Dans « le signe », Maupassant nous relate le piment qu'une femme "comme il faut" peut chercher à mettre dans son existence en "essayant", "juste une fois", de jouer à la dévergondée. Attention aux dommages collatéraux…
La nouvelle que je vous recommande tout particulièrement dans ce recueil est « le diable ». L'auteur nous remet le couvert de ces fins de vie des vieillards à la campagne, qui ne viennent jamais assez tôt et coûtent toujours un peu trop cher. C'est mon coup de coeur du recueil.
« Les rois » est une énième évocation de la guerre franco-prussienne de 1870, mais cette fois-ci sous un angle original. L'organisation d'un gueuleton à l'occasion de l'épiphanie. Vous imaginez bien qu'il faut que surgisse un petit malheur sinon Maupassant y perdrait sa réputation.
Les nouvelles « Au bois », « Une famille » et « Joseph » sont l'occasion pour l'auteur de retourner sur ses thèmes favoris, à savoir, respectivement les bonnes moeurs des honnêtes gens, la misère et le carcan de la vie familiale et un bon vieil adultère comme Maupassant les aime.

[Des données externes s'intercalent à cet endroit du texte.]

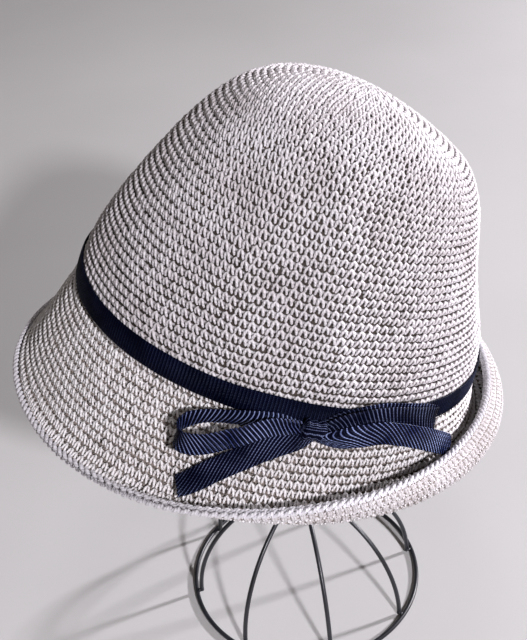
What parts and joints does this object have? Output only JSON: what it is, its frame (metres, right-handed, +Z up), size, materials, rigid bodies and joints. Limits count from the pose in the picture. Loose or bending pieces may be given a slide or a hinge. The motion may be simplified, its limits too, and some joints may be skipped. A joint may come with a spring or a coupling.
{
  "type": "cloche hat on wire stand",
  "caption": "Crocheted cloche hat with a narrow grosgrain ribbon and a side bow, its brim turned up behind, resting on a domed black wire hat stand.",
  "frame": {"origin": "on the floor, under the middle of the whole part's bounding box", "axes": "+Z up; the hat's front faces -Y and the wearer's left, with the bow, faces +X"},
  "size_m": [0.2408, 0.2314, 0.2967],
  "materials": {
    "crochet_yarn": "matte ecru paper yarn in single crochet",
    "grosgrain": "ribbed navy ribbon with a soft sheen",
    "black_wire": "satin black paint on steel wire"
  },
  "bodies": {
    "root": {"crochet_shell": "crochet_yarn", "ribbon_band": "grosgrain", "bow_knot": "grosgrain", "bow_loop_front": "grosgrain", "bow_loop_back": "grosgrain", "bow_tail_front": "grosgrain", "bow_tail_back": "grosgrain", "base_ring": "black_wire", "base_rib_1": "black_wire", "base_rib_2": "black_wire", "base_rib_3": "black_wire", "base_rib_4": "black_wire", "base_rib_5": "black_wire", "base_rib_6": "black_wire", "base_rib_7": "black_wire", "base_rib_8": "black_wire", "head_ring": "black_wire", "head_rib_1": "black_wire", "head_rib_2": "black_wire", "head_rib_3": "black_wire", "head_rib_4": "black_wire", "head_rib_5": "black_wire", "head_rib_6": "black_wire", "head_rib_7": "black_wire", "head_rib_8": "black_wire", "post": "black_wire"}
  },
  "joints": []
}
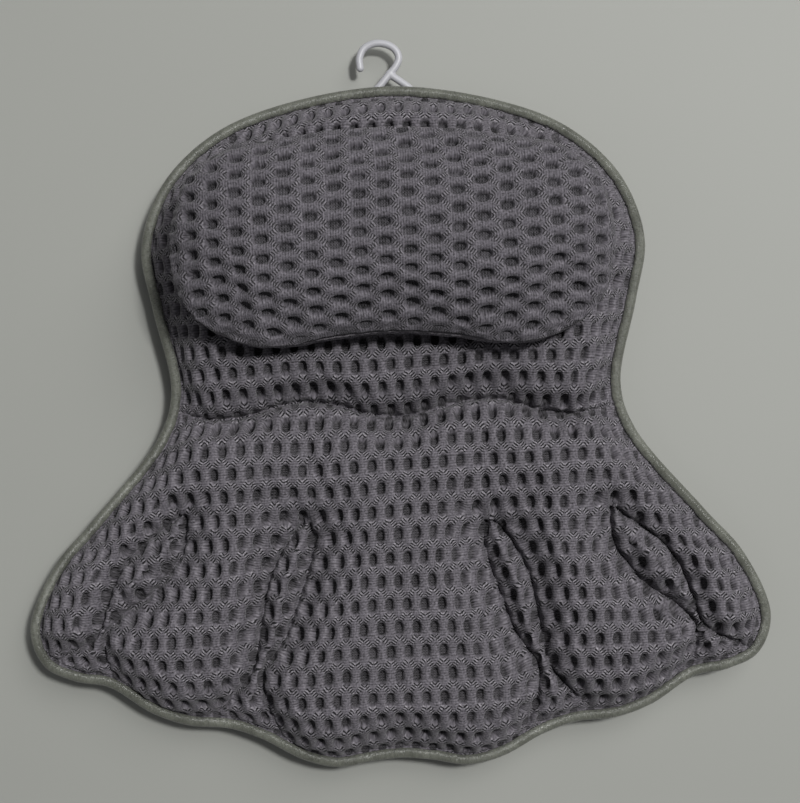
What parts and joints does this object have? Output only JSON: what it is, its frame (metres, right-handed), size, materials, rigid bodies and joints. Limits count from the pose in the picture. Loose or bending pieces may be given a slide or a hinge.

« L'auberge » est une étonnante scène de survenue de la démence dans un refuge alpin isolé.
Et enfin « le vagabond » est la dernière de mes favorites pour ce recueil, avec une dénonciation sociale forte et bien menée sur un charpentier, contraint de quitter son village natal faute de travail, qui se démène sur les routes pour trouver de l'ouvrage mais que les braves gens laissent crever de faim, et qui finalement, termine par se rendre coupable de tous les maux dont on l'accusait tandis qu'il était encore innocent et qui pour une journée de délits par moisir vingt ans en prison. Bel exemple de ce que la société peut produire comme délinquance quand elle est incapable de donner du travail et de la dignité à chacun.
Pour conclure, un bon recueil, solide, homogène, plaisant, mais pas mon préféré d'où mes quatre étoiles sur cinq, mais ce n'est là que mon avis, c'est-à-dire pas grand-chose.